**Request:** Output every line of the data exactly as it appears.
[START Available data]
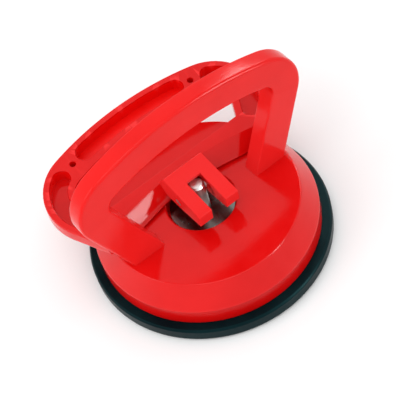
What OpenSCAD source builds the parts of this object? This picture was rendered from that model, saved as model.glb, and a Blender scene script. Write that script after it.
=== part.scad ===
// Vacuum suction cup with a fixed carrying handle and a folding suction lever.
// Origin: on the cup axis at the flat underside of the rubber. +Z is up.
// +X runs along the handle, -Y is the front, the lever lies out towards +Y.
// The lever is drawn in its released position, lying back from the handle.

/* [Rubber seal] */

// Outer radius of the rubber
seal_r = 59; // [50:0.5:66]
// Height of the rubber flange the housing stands on
seal_h = 7.6; // [5:0.1:10]
// Inner radius of the fixed outer ring
rim_in_r = 38; // [30:0.5:42]
// Radius of the lifting centre
centre_r = 21; // [16:0.5:26]
// Thickness of the thin web between ring and centre
web_t = 3.4; // [2:0.1:5]

/* [Housing] */

// Radius of the upright wall
wall_r = 54.2; // [48:0.1:58]
// Height of the top of the upright wall
wall_top = 16.9; // [12:0.1:20]
// Radius of the flat top deck
deck_r = 47.1; // [40:0.1:50]
// Height of the flat top deck
deck_z = 28.7; // [24:0.1:32]
// Wall thickness of the housing
shell_t = 3.2; // [2:0.1:5]
// Radius of the round recess in the deck
recess_r = 16.3; // [14:0.1:18]
// Height of the recess floor
recess_z = 23.9; // [21:0.1:26]

/* [Fixed handle] */

// Front face position along Y
handle_front = -8; // [-12:0.1:-6]
// Handle thickness along Y
handle_t = 9; // [7:0.1:11]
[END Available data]
**Exercise result:**
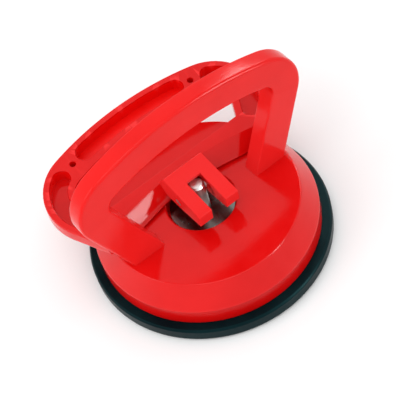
What OpenSCAD source builds the parts of this object? This picture was rendered from that model, saved as model.glb, and a Blender scene script. Write that script after it.
=== part.scad ===
// Vacuum suction cup with a fixed carrying handle and a folding suction lever.
// Origin: on the cup axis at the flat underside of the rubber. +Z is up.
// +X runs along the handle, -Y is the front, the lever lies out towards +Y.
// The lever is drawn in its released position, lying back from the handle.

/* [Rubber seal] */

// Outer radius of the rubber
seal_r = 59; // [50:0.5:66]
// Height of the rubber flange the housing stands on
seal_h = 7.6; // [5:0.1:10]
// Inner radius of the fixed outer ring
rim_in_r = 38; // [30:0.5:42]
// Radius of the lifting centre
centre_r = 21; // [16:0.5:26]
// Thickness of the thin web between ring and centre
web_t = 3.4; // [2:0.1:5]

/* [Housing] */

// Radius of the upright wall
wall_r = 54.2; // [48:0.1:58]
// Height of the top of the upright wall
wall_top = 16.9; // [12:0.1:20]
// Radius of the flat top deck
deck_r = 47.1; // [40:0.1:50]
// Height of the flat top deck
deck_z = 28.7; // [24:0.1:32]
// Wall thickness of the housing
shell_t = 3.2; // [2:0.1:5]
// Radius of the round recess in the deck
recess_r = 16.3; // [14:0.1:18]
// Height of the recess floor
recess_z = 23.9; // [21:0.1:26]

/* [Fixed handle] */

// Front face position along Y
handle_front = -8; // [-12:0.1:-6]
// Handle thickness along Y
handle_t = 9; // [7:0.1:11]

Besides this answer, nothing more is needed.